A los dieciocho, diecinueve años, mis amigas y yo nos subíamos a esos tremendos Scania brasileños que atravesaban la provincia llevando su carga a distintos puntos del país. Más que subir había que treparse, de tan altos. Los choferes en general eran hombres jóvenes y usaban grandes lentes espejados donde nos veíamos las caras deformes cuando abríamos la puerta y desde arriba el conductor preguntaba en portuñol hasta dónde viajábamos. Las cabinas de los camiones ultramodernos casi siempre estaban llenas de humo de los incontables cigarrillos diarios que fumaban para matar el tiempo solitario en la ruta que no se terminaba nunca. Muchas veces ellos tenían olor a alcohol. Alguna vez uno paró en un bar al costado del camino y con mi amiga lo vimos tomando cerveza con otros camioneros durante una hora larga hasta que nos cansamos de esperarlo y regresamos a la ruta, a hacer dedo de nuevo. Atrás de los asientos estaba el dormitorio, separado por una cortinita. Alguna vez alguno me pareció más simpático o más atractivo que los otros y viajé los doscientos kilómetros con una tensa perturbación en la nuca, como si tuviera ojos ahí y pudiera espiar por la cortina la cama revuelta, con olor a desodorante de varón.

Otra vez uno me habló de Raúl Seixas, el padre del rock brasilero. No recuerdo la conversación, pero empezamos hablando de Sumo. Quizá yo tenía puesta esa remera vieja que le había robado a mi hermano: la estampa ya medio borrada con la cara de Luca y la palabra Sumo escrita en letras rojas, en vertical. Puso un casette y lo escuchamos de los dos lados. Me gustó y cuando frenó para que me bajara, hizo saltar el casette, lo puso en la caja y me lo regaló. Era un casette grabado. Primero no quise aceptarlo, pensaba en los miles de kilómetros que le quedaban por recorrer antes de volver a Brasil y que los haría sin la voz de su ídolo vibrando en la cabina. Pero él insistió como hacemos con la música o los libros que nos gustan, una especie de evangelización de hormiga. Cuando llegué al departamento donde vivía con cinco chicas más, le puse una carátula de papel amarillo y escribí en el lomo el nombre del músico. Lo escuchaba de vez en cuando siempre que estaba sola pues no era la música que escuchaban mis compañeras. El casette de Seixas me siguió por varias mudanzas, creo que incluso llegó a Buenos Aires conmigo.

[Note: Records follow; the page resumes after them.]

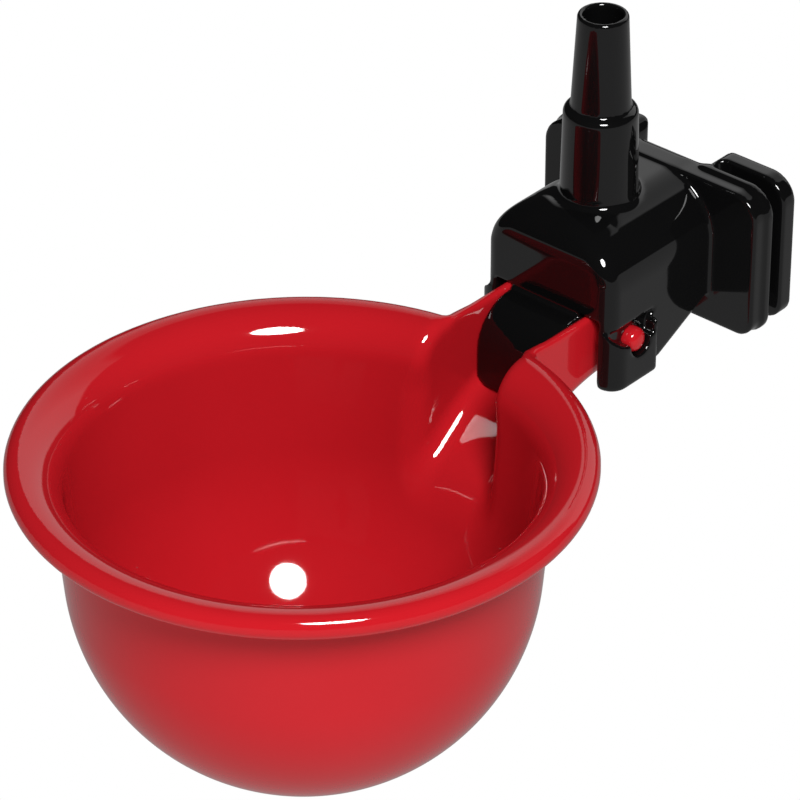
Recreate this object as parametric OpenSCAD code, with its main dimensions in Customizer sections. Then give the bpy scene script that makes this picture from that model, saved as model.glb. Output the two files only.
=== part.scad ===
// Poultry drinking cup that clips on cage wire and is fed by a hose.
// Seen from the bird's side: +X to the right, +Y towards the cage, +Z up.
// The origin is the middle of the flat back of the clip plate, where it lies against the wire.
// The red cup hangs on two pins between the cheeks of the black valve body. A spring lifts
// the empty cup, water sinks it, and its tail then presses the seal against the nozzle.

/* [Bowl] */
// Outside diameter over the rolled rim
rim_d = 90; // [80:0.5:110]
// Outside diameter of the round body
body_d = 73.6; // [66:0.2:76]
// Depth from the middle of the rim to the centre of the round bottom
body_drop = 17.4; // [14:0.2:24]
// Thickness of the moulded wall
wall = 1.9; // [1.4:0.1:2.4]
// Radius of the bead round the rim
lip_r = 2.05; // [1.6:0.05:2.4]
// Radius of the flare under the rim
flare_r = 6.8; // [5.5:0.1:8]

/* [Channel] */
// Half width of the water channel
chan_r = 7.2; // [6:0.1:8]
// Radius of the channel's rounded floor edges
chan_edge = 3.9; // [2:0.1:5]
// How much narrower the tail is on each side than the channel
tail_in = 0.2; // [0.1:0.05:0.5]
// Thickness of the channel walls
chan_wall = 1.5; // [1.2:0.1:1.8]
// Height of the channel walls above the middle of the rim
chan_top = 1.5; // [1:0.1:2]
// Depth of the level channel floor below the middle of the rim
chan_depth = 10.5; // [10:0.1:12]
// Slope of the channel floor down into the bowl, in degrees
chan_slope = 24; // [20:0.5:28]

/* [Pivot] */
// Radius of the two pivot pins
pin_r = 2.05; // [1.8:0.05:2.3]
// Running gap round each pin
pin_gap = 0.3; // [0.2:0.05:0.4]
// Distance of the pivot in front of the inlet
pivot_fore = 6.2; // [5:0.1:7]
// Depth of the pivot below the middle of the rim
pivot_drop = 3.5; // [3:0.1:4.5]

/* [Valve body] */
// Distance from the clip's back face to the middle of the bowl
reach = 87.1; // [85:0.1:100]
// Distance from the clip's back face to the middle of the inlet
inlet_back = 17; // [16:0.1:19]
// Height of the roof above the middle of the rim
roof_up = 16.4; // [14:0.1:18]
// Width of the body
body_w = 25.8; // [24:0.1:28]
// Distance from the clip's back face to the front of the body
body_len = 29.8; // [28.5:0.1:32]
// Radius of the crowned roof
crown_r = 14.2; // [13.5:0.1:18]
// Thickness of the body's walls
shell = 2.3; // [1.8:0.1:2.5]
// How far the cheeks stand proud of the body
cheek_step = 1.5; // [1:0.1:2]
// Depth of the cheeks below the middle of the rim
cheek_drop = 10.9; // [9:0.1:12]
// Length of the cheeks along the body
cheek_len = 10.9; // [10.5:0.1:12]
// Radius of the nose that closes the channel
nose_r = 7; // [5:0.1:8]
// How far the nose reaches out in front of the body
nose_len = 8.5; // [7:0.1:9.5]

/* [Inlet] */
// Outside radius of the collar at its foot
collar_r = 6.3; // [5.8:0.05:7]
// Height of the collar's shoulder above the middle of the rim
collar_top = 31.6; // [28:0.1:36]
// Outside radius of the hose spigot at its foot
spigot_foot_r = 4.84; // [4.5:0.02:5.2]
// Outside radius of the hose spigot at its tip
spigot_tip_r = 4.04; // [3.8:0.02:4.3]
// Height of the tip of the spigot above the middle of the rim
spigot_top = 47.7; // [42:0.1:54]
// Radius of the bore
bore_r = 3.15; // [2.6:0.05:3.3]
// Radius of the nozzle's outlet
outlet_r = 1.25; // [0.8:0.05:1.6]

/* [Clip] */
// Width of the clip plate
clip_w = 43.2; // [42:0.2:50]
// Height of the clip plate
clip_h = 25.5; // [24:0.1:30]
// Thickness of the clip plate
plate_t = 4.3; // [3.5:0.1:5]
// Width of the slots that take the cage wire
slot_w = 3.1; // [2.4:0.1:4]
// Thickness of the hooks' lips
lip_t = 3.05; // [2.4:0.05:3.6]
// Length of each slot, from its mouth to the middle of its round end
slot_len = 11.1; // [9:0.1:11.5]
// Width of the gap between the two hooks
hook_gap = 15; // [12:0.1:16]
// Corner radius at the top of the plate
corner_top_r = 4.5; // [3:0.1:6]
// Corner radius at the bottom of the plate
corner_low_r = 3; // [2:0.1:4]

/* [Seal and spring] */
// Radius of the rubber seal
seal_r = 3.4; // [3:0.1:3.8]
// Thickness of the rubber seal
seal_t = 2; // [1.5:0.1:2.5]
// Gap between seal and nozzle while the cup is up
seal_gap = 0.7; // [0.7:0.05:1]
// Wire diameter of the spring
wire_d = 0.8; // [0.6:0.05:1]
// Mean radius of the spring's coils
coil_r = 5.4; // [5.2:0.05:5.6]
// Turns of the spring
coil_turns = 6; // [4:1:8]

/* [Hidden] */
$fn = 96;
eps = 0.02;
far = 200;

// Heights and places that follow from the sizes above
rim_z = clip_h / 2 - roof_up - 0.1;
rim_r = rim_d / 2;
bowl_r = body_d / 2;
lip_mid = rim_r - lip_r;
flare_z = rim_z + lip_r - flare_r;
round_z = rim_z - body_drop;
bowl_y = -reach;
inlet_y = -inlet_back;
front_y = -body_len;
plate_y = -plate_t;
pivot_y = inlet_y - pivot_fore;
pivot_z = rim_z - pivot_drop;
roof_z = rim_z + roof_up;
half_w = body_w / 2;
cheek_x = half_w + cheek_step;
cheek_in = half_w - shell;
chan_out = chan_r + chan_wall;
floor_z = rim_z - chan_depth;
chan_z = rim_z + chan_top;
nose_y = front_y - nose_len;
bend_y = front_y - 2.7;
mouth_top = rim_z + 1.8;
ceiling_z = rim_z + 5;
tail_y = inlet_y + chan_out + 0.2;
coil_seat_h = 1.2;
seat_h = 2;
seal_z = floor_z + seat_h;
nozzle_z = seal_z + seal_t + seal_gap;
nozzle_r = coil_r - wire_d / 2 - 0.9;
nozzle_tip_r = 2.4;
pin_end_x = cheek_x - 0.6;
clip_y = slot_w + lip_t;

// Half plane to the right of the axis, for profiles that are turned
module right_of_axis() {
    translate([0, -far])
        square([far, 2 * far]);
}

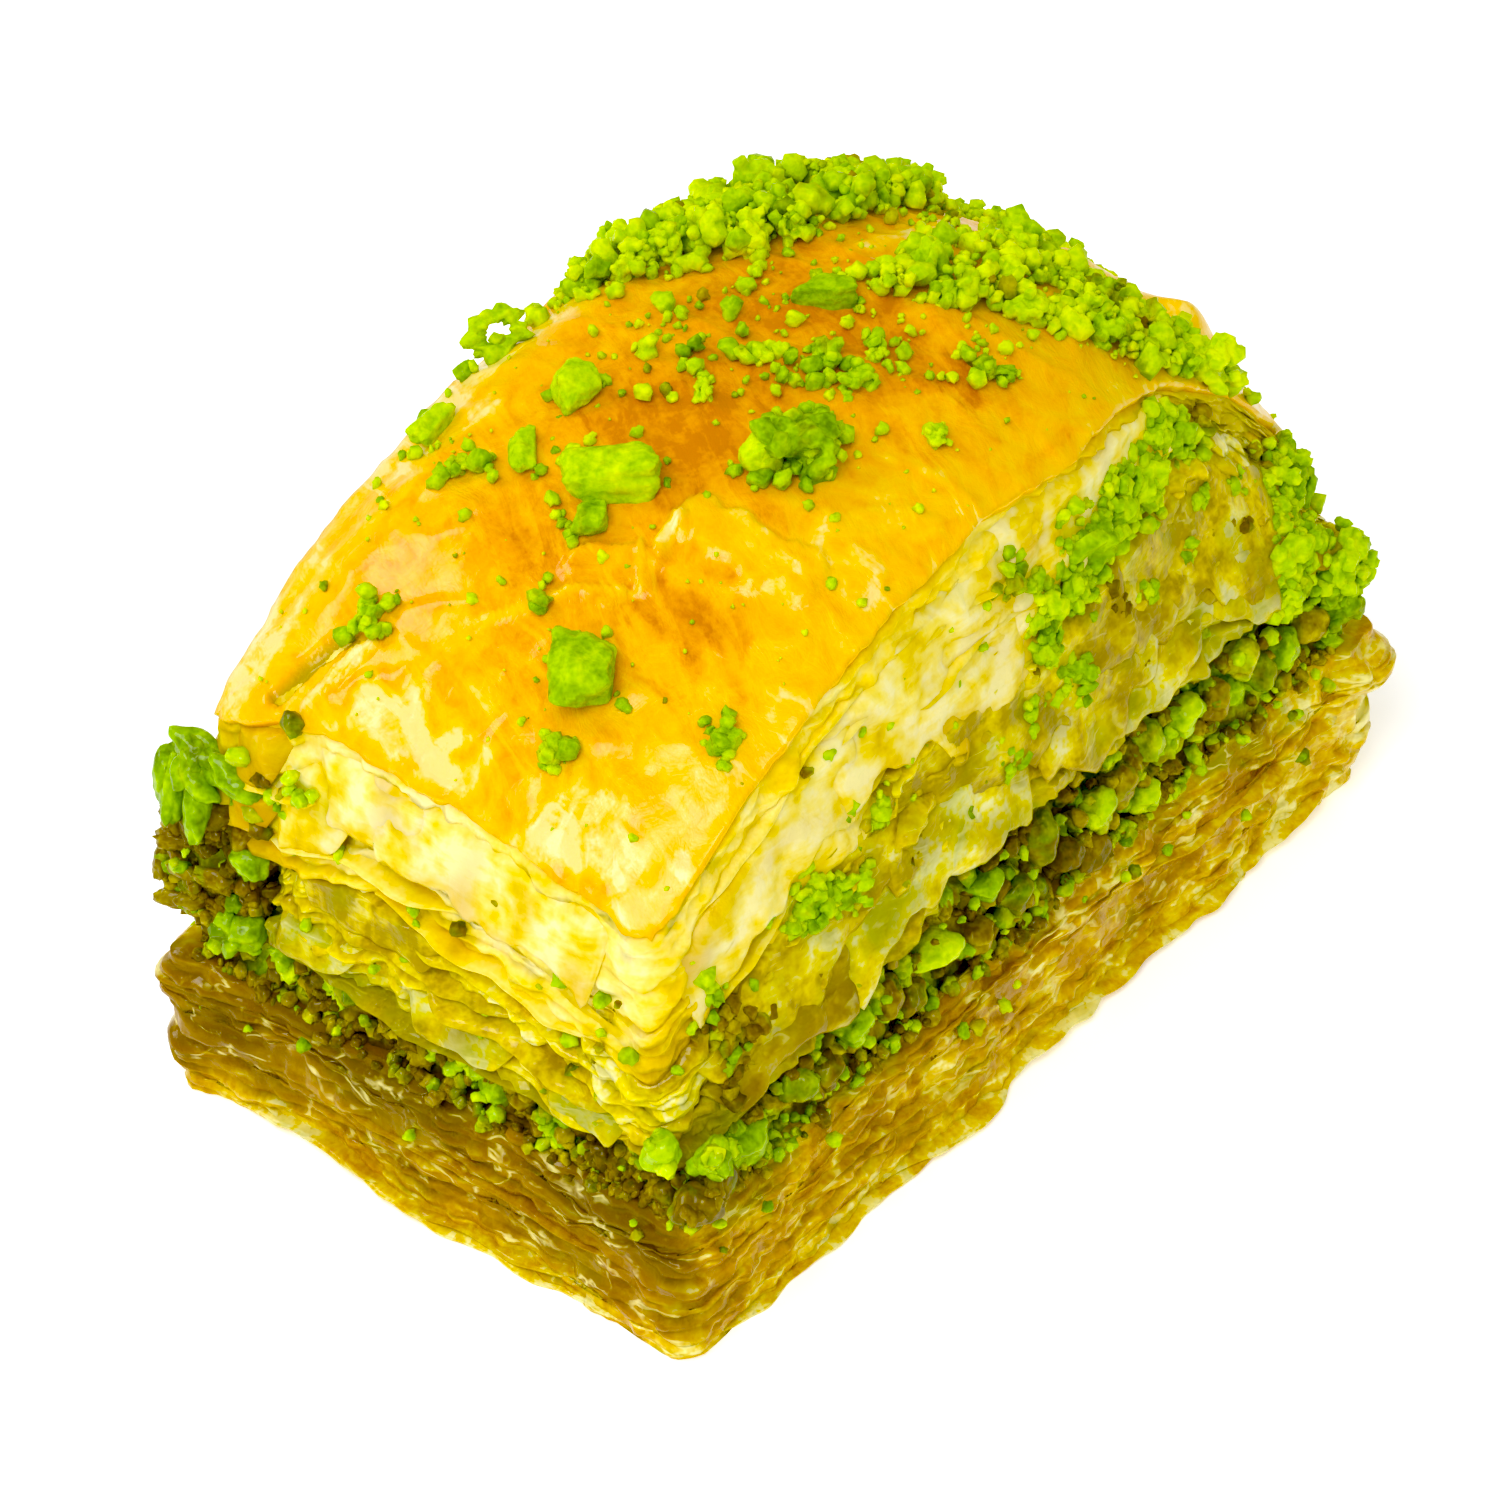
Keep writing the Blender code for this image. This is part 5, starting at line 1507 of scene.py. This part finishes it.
def leaf_material(name, wet_to_dry, deep, stain, roughness, coat, bump, glow, glint, mottle, speckle):
    material, tree, shader, place, tone = new_material(name)
    flat = add_node(tree, "ShaderNodeMapping", {"Scale": (0.25, 0.25, 1.6)}, {"Vector": (place, "Object")})
    layers = add_node(tree, "ShaderNodeTexNoise", {"Scale": lumps(0.5), "Detail": 3.0, "Distortion": 0.3},
                      {"Vector": (flat, "Vector")})
    spots = add_node(tree, "ShaderNodeTexNoise", {"Scale": lumps(0.8), "Detail": 3.5, "Roughness": 0.54,
                                                  "Distortion": 0.5}, {"Vector": (place, "Object")})
    grain = add_node(tree, "ShaderNodeTexNoise", {"Scale": lumps(0.17), "Detail": 1.5},
                     {"Vector": (place, "Object")})
    layer_swing = add_node(tree, "ShaderNodeMapRange", {"From Min": 0.25, "From Max": 0.75, "To Min": -0.22,
                                                        "To Max": 0.22}, {"Value": (layers, "Fac")})
    spot_swing = add_node(tree, "ShaderNodeMapRange", {"From Min": 0.3, "From Max": 0.7, "To Min": -mottle,
                                                       "To Max": mottle}, {"Value": (spots, "Fac")})
    grain_swing = add_node(tree, "ShaderNodeMapRange", {"From Min": 0.3, "From Max": 0.7, "To Min": -speckle,
                                                        "To Max": speckle}, {"Value": (grain, "Fac")})
    coarse_swing = add_node(tree, "ShaderNodeMath", {"operation": "ADD"},
                            {0: (layer_swing, "Result"), 1: (spot_swing, "Result")})
    swing = add_node(tree, "ShaderNodeMath", {"operation": "ADD"},
                     {0: (coarse_swing, "Value"), 1: (grain_swing, "Result")})
    dry = add_node(tree, "ShaderNodeMath", {"operation": "ADD"}, {0: (tone, "Green"), 1: (swing, "Value")})
    body = add_node(tree, "ShaderNodeValToRGB", {"stops": wet_to_dry}, {"Fac": (dry, "Value")})
    stain_sum = add_node(tree, "ShaderNodeMath", {"operation": "ADD"},
                         {0: (tone, "Blue"), 1: (spot_swing, "Result")})
    stain_share = add_node(tree, "ShaderNodeMapRange", {"From Min": 0.25, "From Max": 1.0, "To Max": 0.85},
                           {"Value": (stain_sum, "Value")})
    stained = add_node(tree, "ShaderNodeMix", {"data_type": "RGBA", MIX_SECOND: from_hex(stain)},
                       {MIX_AMOUNT: (stain_share, "Result"), MIX_FIRST: (body, "Color")})
    # Red mixes in the deep colour: painted shade in grooves and crevices, and the slab's browning.
    shade_and_brown_share = add_node(tree, "ShaderNodeMapRange", {"From Min": 0.1, "From Max": 1.0, "To Max": 0.92},
                          {"Value": (tone, "Red")})
    shaded_and_browned = add_node(tree, "ShaderNodeMix", {"data_type": "RGBA", MIX_SECOND: from_hex(deep)},
                        {MIX_AMOUNT: (shade_and_brown_share, "Result"), MIX_FIRST: (stained, MIX_RESULT)})
    # Painted highlight: thin pale wavy lines, the glints of syrup on the leaves, mixed towards the palest colour of
    # the ramp and raised a little by bump.
    waved = add_node(tree, "ShaderNodeMapping", {"Scale": (0.5, 0.5, 1.6)}, {"Vector": (place, "Object")})
    glint_pattern = add_node(tree, "ShaderNodeTexNoise", {"Scale": lumps(1.1), "Detail": 2.0, "Distortion": 0.9},
                     {"Vector": (waved, "Vector")})
    from_middle = add_node(tree, "ShaderNodeMath", {"operation": "SUBTRACT", 1: 0.5}, {0: (glint_pattern, "Fac")})
    apart = add_node(tree, "ShaderNodeMath", {"operation": "ABSOLUTE"}, {0: (from_middle, "Value")})
    line = add_node(tree, "ShaderNodeMapRange", {"From Min": 0.008, "From Max": 0.035, "To Min": 1.0,
                                                 "To Max": 0.0}, {"Value": (apart, "Value")})
    shown = add_node(tree, "ShaderNodeMapRange", {"From Min": 0.47, "From Max": 0.6, "To Max": glint},
                     {"Value": (spots, "Fac")})
    painted_glint_share = add_node(tree, "ShaderNodeMath", {"operation": "MULTIPLY"},
                          {0: (line, "Result"), 1: (shown, "Result")})
    painted_glint_mix = add_node(tree, "ShaderNodeMix", {"data_type": "RGBA", MIX_SECOND: from_hex(wet_to_dry[-1][1])},
                     {MIX_AMOUNT: (painted_glint_share, "Value"), MIX_FIRST: (shaded_and_browned, MIX_RESULT)})
    rough = add_node(tree, "ShaderNodeMapRange", {"To Min": roughness - 0.12, "To Max": roughness + 0.15},
                     {"Value": (spots, "Fac")})
    bands = add_node(tree, "ShaderNodeBump", {"Strength": bump, "Distance": 0.16 * MM},
                     {"Height": (layers, "Fac")})
    crumpled = add_node(tree, "ShaderNodeBump", {"Strength": bump, "Distance": 0.3 * MM},
                        {"Height": (spots, "Fac"), "Normal": (bands, "Normal")})
    raised = add_node(tree, "ShaderNodeBump", {"Strength": bump, "Distance": 0.08 * MM},
                      {"Height": (painted_glint_share, "Value"), "Normal": (crumpled, "Normal")})
    fine = add_node(tree, "ShaderNodeBump", {"Strength": bump, "Distance": 0.06 * MM},
                    {"Height": (grain, "Fac"), "Normal": (raised, "Normal")})
    tree.links.new(painted_glint_mix.outputs[MIX_RESULT], shader.inputs["Base Color"])
    tree.links.new(rough.outputs["Result"], shader.inputs["Roughness"])
    tree.links.new(fine.outputs["Normal"], shader.inputs["Normal"])
    shader.inputs["IOR"].default_value = SYRUP_IOR
    shader.inputs["Coat Weight"].default_value = coat
    shader.inputs["Coat Roughness"].default_value = 0.12
    shader.inputs["Subsurface Weight"].default_value = glow
    shader.inputs["Subsurface Radius"].default_value = (1.0, 0.7, 0.2)
    shader.inputs["Subsurface Scale"].default_value = 1.2 * MM
    return material


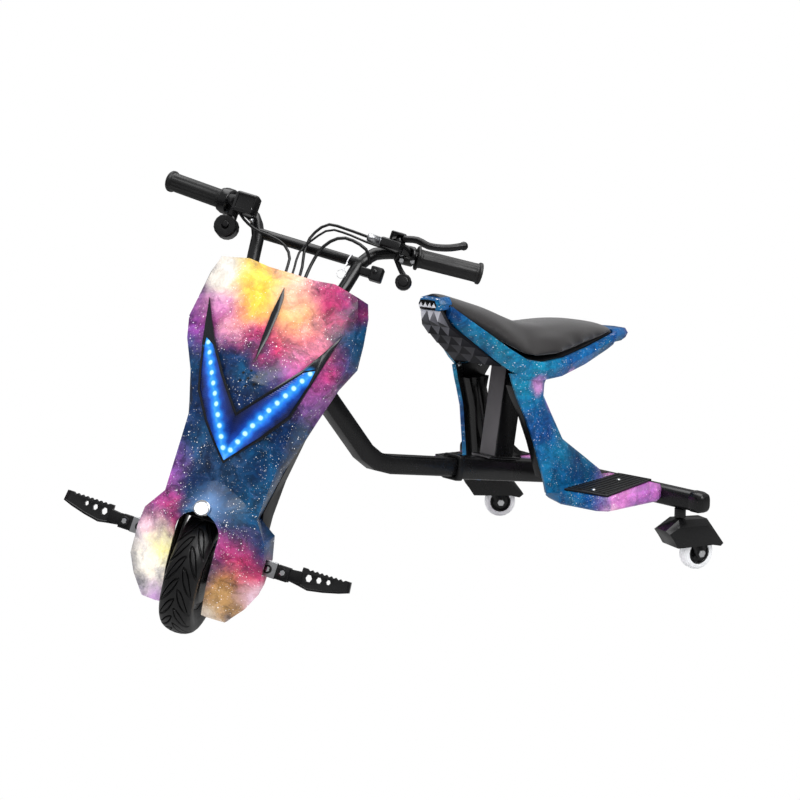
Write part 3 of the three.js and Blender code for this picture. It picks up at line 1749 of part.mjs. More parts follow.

Hace unos años el Rusi se fue a vivir a San Pablo. Entonces Félix, su hijo, era un bebé; ahora es un chico robusto de cinco años que habla el portugués dulce que hablan los niños, que muchas veces me quedé escuchando embobada en los aeropuertos. Tenemos una videollamada grupal los viernes con otros amigos. A veces leemos lo que estamos escribiendo, a veces solamente charlamos, comemos cada uno frente a su computadora. A veces los que tienen hijos que todavía son muy pequeñitos se van retirando para hacerlos dormir o para dormir ellos mismos, ser padres agota parece, sobre todo en esta larga cuarentena. Un viernes nos quedamos con el Rusi y Félix empezó a cantar en la misma habitación, se lo veía atrás, más lejos. Le pregunté qué cantaba y el Rusi me dijo que una canción de Raúl Seixas: es fanático, agregó. Le conté la historia del camionero y el casette. Me dijo que a las primeras letras de Seixas se las escribió Paulo Cohelo. Los dos eran aficionados a los ovnis, los dos eran jóvenes y hippies, y entre los dos escribieron Sociedade alternativa, una canción libertaria que dice que todos somos estrellas: Viva a sociedade alternativa/ (Todo homem, toda mulher/ É uma estrela.)/ Viva! Viva!